The image is static; what changes is the way our brains manipulate the visualized information to
interpret it. The night sky looked pretty much the same the before the Copernican revolution as it
did the day after the Aha! moment. But the scientific community would never see it the same
way again. Of course, the Church would take somewhat longer before it could come around. It
is understandable that the Church would be slow to adopt a new way of thinking that overturned
centuries of theological reasoning and assumptions. But, in the end, it had to accommodate the
new perception. As a nun I knew long ago once told me, “The Church changes very slowly—
one funeral at a time.” Sometimes the old ways of seeing simply have to die out before the
perception of God’s vision can come into focus.
God. Promises. Renewal.

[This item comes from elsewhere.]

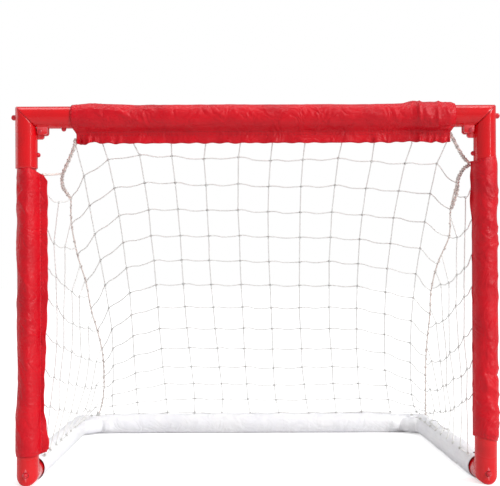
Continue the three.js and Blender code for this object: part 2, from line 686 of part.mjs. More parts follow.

The “new things” we thirst for—the streams in our desert—flow
from the practice of giving our whole selves in radical trust to God and by faithfully living the
generosity modeled by Jesus, by Mary of Bethany, by the little boy with the five loaves and two
fish, by the father of the Prodigal Child, and by countless saints through the centuries, who
accepted God’s invitation to share in the abundant life that Christ offers all who love God with
heart, soul and mind, and their neighbours as themselves.